Opened in December, TYFC seems to represent the latest incarnation of the longstanding affair between art and food, seen throughout the spectrum of art history in frescoes, still-life paintings, performance art, and social practice works depicting or utilizing food. But in reality, it is grounded in a more grassroots nexus that casually but passionately encompasses the worlds of sustainable farming, cooperative living, community-based activism, and yes, fine art and design. It's a fertile mix of influences that feels like it might be on the verge of birthing something new.

The place is operated by a large extended network of artists, gardeners, teachers, scientists, designers, and others, who all anonymously contribute their time and their various skills. Because the ideal of communal responsibility and credit is strong here, it takes quite a bit of prodding to get them to admit that there is a core group of friends that was primarily responsible for starting and running the place -- Laura Noguera, Jennifer Su, Cynthia Su, Jonathan Robert, Jordan Cohen, and Stefanie Lynch.

More than a year ago, the group began brainstorming the concept of Thank You for Coming. Some of them had visited or been involved in other alternative, community-based restaurants together, such as PieLab in Greensboro, Alabama and SAME (So All May Eat) in Denver, Colorado. They had also collaborated on local pop-up endeavors like The Cantry, a two-week trading post for goods and services that also hosted family-style dinners, and Secret Garden, in which they opened temporary BBQ pizzerias in the homes of friends with vegetable gardens, from which they sourced the ingredients for the food that was served.

With TYFC, they were interested in establishing a permanent space so that they could create an extended experience over time with a variety of resident artists. They were also interested in building a community through the space and its activities. The group meticulously went through the process of drawing up a business plan, securing funding, getting a restaurant permit, and passing Health Department inspections with an "A" rating. They did the renovations on their cozy Atwater Village space themselves, built their own furniture, and contributed chairs from their own apartments. Out in back, they have started a milk crate garden which they hope will eventually provide ingredients for their meals.

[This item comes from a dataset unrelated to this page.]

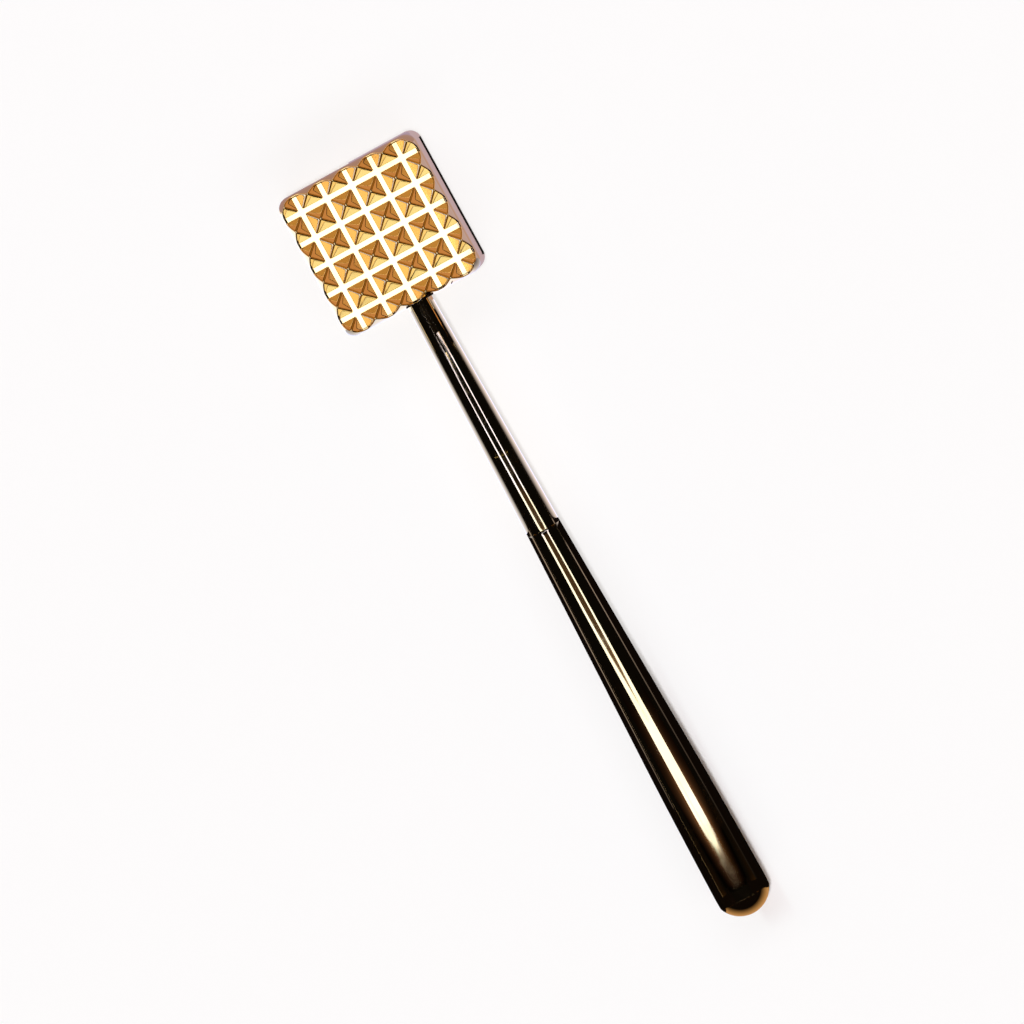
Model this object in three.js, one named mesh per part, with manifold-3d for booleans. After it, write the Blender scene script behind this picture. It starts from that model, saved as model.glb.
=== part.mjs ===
// Meat tenderizer with a toothed square head and a flared round handle.
// Millimetres, +Z up. The tool lies on the flat back of its head, teeth upwards, and the
// handle runs towards -Y. The origin is the centre of the head's back face.

import * as THREE from 'three';
import { mergeVertices } from 'three/addons/utils/BufferGeometryUtils.js';
import Module from 'manifold-3d';

const wasm = await Module();
wasm.setup();

// Head
const headWidth = 50;
const headHeight = 50;
const headDepth = 30;
const headCornerRadius = 4;
const headEdgeRadius = 1.6;
const frontBevelWidth = 2;

// Teeth
const teethAcross = 6;
const teethAlong = 6;
const toothPitch = 9.2;
const toothHeight = 3.1;
const grooveFloorWidth = 1.7;
const toothTipWidth = 0.4;

// Tang rod and its threads
const rodRadius = 2.5;
const headThreadLength = 16;
const nutThreadLength = 18;
const threadReliefDepth = 0.4;
const threadReliefWidth = 2;
const rodEndChamfer = 0.6;
const rodBeyondNut = 3;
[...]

TYFC opened its doors last December 5 with their first residency project, a theatrical endurance performance by the multi-disciplinary artist Cristina Victor titled "L.A. Novela Special." On the material plane, the group clearly has its act together, but philosophically, they prefer to remain fairly amorphous, not wanting to commit to any particular pedagogy or marketing spin. As they stated in their original business proposal, "Our emphasis has always been on process, and the collaboration and education that coincides with it." As such, TYFC is probably best described as a progressive cooperative restaurant that employs an array of artists to structure its offerings, accumulating a highly diverse following along the way.

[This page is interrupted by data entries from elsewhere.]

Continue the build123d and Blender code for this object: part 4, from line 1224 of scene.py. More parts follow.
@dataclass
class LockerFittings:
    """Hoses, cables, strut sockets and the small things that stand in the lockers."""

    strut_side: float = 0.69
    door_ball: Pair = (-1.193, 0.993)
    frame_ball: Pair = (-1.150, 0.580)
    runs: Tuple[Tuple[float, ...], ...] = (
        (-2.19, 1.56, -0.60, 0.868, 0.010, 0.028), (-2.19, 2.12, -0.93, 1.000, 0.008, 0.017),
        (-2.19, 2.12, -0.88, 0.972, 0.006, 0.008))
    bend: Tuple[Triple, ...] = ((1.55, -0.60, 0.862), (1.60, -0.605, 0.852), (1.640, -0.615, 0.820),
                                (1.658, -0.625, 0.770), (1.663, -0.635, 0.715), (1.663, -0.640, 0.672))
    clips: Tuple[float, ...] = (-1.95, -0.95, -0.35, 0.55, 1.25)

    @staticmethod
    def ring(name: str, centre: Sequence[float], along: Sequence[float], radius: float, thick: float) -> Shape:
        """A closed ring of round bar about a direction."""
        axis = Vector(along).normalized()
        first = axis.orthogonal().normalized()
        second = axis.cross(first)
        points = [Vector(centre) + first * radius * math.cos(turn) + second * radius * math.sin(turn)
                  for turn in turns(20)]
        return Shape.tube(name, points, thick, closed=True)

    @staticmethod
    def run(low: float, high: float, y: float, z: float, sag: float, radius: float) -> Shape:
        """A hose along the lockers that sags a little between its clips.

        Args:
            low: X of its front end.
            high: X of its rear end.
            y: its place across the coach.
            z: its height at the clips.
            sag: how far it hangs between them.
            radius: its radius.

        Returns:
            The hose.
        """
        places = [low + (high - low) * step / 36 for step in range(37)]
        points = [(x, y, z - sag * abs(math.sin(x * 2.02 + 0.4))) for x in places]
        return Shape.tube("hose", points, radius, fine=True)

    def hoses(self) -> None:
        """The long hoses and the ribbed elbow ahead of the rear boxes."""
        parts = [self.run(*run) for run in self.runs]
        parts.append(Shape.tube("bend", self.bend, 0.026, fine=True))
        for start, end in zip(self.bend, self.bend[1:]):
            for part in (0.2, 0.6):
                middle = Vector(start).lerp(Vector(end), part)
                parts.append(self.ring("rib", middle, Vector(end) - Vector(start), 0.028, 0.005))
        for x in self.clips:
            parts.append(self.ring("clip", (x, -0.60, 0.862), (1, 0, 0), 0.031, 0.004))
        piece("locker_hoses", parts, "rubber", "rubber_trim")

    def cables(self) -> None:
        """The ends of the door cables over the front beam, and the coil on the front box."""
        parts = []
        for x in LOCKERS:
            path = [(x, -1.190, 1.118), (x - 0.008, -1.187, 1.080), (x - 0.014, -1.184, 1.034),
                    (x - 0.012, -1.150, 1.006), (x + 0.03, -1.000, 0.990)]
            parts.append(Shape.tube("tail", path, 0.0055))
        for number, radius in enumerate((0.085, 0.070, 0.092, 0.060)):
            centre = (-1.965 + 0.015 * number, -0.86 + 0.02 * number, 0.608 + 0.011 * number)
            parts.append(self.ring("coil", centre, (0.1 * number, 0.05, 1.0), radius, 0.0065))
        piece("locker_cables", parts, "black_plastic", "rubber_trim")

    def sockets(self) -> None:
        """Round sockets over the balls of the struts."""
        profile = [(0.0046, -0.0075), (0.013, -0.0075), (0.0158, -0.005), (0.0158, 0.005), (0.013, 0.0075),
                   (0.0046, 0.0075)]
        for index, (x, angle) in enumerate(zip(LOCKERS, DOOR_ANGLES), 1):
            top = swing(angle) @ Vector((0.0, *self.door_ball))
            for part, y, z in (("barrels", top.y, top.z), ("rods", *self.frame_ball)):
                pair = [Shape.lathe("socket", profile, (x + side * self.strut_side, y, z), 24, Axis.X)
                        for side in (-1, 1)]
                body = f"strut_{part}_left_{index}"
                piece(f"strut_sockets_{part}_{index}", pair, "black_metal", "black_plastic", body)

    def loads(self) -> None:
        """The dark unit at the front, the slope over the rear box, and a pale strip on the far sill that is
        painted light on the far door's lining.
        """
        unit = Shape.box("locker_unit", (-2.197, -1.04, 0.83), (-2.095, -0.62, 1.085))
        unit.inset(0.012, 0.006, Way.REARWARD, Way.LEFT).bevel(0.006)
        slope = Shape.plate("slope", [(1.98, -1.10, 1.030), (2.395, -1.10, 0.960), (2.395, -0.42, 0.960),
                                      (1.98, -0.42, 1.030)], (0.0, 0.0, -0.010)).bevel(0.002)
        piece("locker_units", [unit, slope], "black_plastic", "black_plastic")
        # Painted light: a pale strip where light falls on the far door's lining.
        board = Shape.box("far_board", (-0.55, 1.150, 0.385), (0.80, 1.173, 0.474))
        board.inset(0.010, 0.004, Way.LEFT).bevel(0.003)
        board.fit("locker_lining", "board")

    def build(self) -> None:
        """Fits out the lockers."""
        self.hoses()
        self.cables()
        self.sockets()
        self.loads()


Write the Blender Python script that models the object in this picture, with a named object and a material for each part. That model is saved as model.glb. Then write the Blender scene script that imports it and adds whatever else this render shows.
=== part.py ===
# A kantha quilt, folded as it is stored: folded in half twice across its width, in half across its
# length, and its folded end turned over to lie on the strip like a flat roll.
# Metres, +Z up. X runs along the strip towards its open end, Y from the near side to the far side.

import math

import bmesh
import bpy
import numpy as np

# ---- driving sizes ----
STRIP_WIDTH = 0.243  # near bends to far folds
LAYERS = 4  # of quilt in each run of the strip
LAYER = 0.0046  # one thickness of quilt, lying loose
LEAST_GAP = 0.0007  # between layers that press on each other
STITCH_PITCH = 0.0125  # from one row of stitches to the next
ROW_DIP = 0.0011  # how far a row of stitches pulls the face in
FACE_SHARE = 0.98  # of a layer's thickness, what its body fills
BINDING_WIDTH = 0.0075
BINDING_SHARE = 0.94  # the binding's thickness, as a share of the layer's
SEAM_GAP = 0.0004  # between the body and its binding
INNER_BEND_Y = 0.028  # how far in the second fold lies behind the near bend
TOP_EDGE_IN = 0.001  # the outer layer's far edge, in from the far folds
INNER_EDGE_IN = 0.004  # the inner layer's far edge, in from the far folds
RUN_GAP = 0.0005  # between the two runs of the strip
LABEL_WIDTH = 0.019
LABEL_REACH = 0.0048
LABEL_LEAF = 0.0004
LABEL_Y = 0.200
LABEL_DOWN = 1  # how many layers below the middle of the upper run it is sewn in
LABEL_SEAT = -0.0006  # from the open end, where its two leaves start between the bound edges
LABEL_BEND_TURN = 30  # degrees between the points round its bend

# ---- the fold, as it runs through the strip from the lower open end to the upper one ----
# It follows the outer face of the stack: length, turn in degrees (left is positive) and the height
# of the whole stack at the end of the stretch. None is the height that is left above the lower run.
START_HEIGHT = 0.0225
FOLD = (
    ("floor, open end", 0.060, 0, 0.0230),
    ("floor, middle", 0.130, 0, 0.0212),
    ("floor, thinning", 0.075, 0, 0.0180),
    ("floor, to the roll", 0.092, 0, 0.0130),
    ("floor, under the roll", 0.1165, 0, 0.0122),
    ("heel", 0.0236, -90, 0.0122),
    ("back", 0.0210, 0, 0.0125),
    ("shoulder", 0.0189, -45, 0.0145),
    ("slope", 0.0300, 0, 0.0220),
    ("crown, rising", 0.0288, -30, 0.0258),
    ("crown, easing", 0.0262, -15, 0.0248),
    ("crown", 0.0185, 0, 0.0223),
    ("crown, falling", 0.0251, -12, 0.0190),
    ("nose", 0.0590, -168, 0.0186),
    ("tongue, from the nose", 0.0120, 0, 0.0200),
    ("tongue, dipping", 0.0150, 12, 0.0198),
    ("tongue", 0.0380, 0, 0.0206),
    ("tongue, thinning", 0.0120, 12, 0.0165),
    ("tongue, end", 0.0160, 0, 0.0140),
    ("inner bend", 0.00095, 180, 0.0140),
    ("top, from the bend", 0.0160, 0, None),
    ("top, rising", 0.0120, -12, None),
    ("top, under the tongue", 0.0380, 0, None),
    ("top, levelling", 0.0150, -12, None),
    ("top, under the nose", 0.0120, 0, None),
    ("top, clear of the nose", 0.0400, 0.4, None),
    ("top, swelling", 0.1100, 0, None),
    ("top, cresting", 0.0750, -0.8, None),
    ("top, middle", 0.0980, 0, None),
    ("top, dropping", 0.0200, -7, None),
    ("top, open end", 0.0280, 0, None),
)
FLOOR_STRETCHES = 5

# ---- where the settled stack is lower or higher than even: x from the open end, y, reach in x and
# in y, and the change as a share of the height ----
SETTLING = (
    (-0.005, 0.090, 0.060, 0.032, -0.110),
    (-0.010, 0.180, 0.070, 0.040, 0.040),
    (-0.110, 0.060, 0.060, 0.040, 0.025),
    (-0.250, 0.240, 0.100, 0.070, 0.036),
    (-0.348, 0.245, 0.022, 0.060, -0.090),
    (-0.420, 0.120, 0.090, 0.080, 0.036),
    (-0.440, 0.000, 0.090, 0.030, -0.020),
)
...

February's resident, the artistically-inclined alt-rock band Japanther, is perhaps the perfect embodiment of TYFC's grassroots, shape-shifting ethos. For their project, the group plans to recreate a Depression-era automat that vends "food, songs, adventures and art objects of all sorts" for only 69 cents each. It will be fun, but it will also touch on some serious economic issues; as group member Ian Vanek explains, "Automats provided public dignity for pennies on the dollar. In 2013 these same questions about value, quality and service are highly contended. For example the advent of the $1 slice of pizza in New York City. When NYC pizza shops started raising the prices past $2 a slice it drove customers away. So $1 pizza shops started popping up all over the city. We only hope to playfully enter this conversation and by no means have the last word." Visitors will also be encouraged to create 69-cent objects or experiences for sale, thus enabling a dialogue on consumerism and commerce.

While TYFC has the capacity to nurture a wide variety of creative, artist-driven projects, it tends to be grounded in an ongoing quest to build community. As Strawn remarked, "TYFC is informal and encourages interaction on so many different levels. I've met so many wonderful people here, and we've had suppers where customers felt so comfortable that they helped us clean up afterwards. It's a wonderful way to create a healthy community."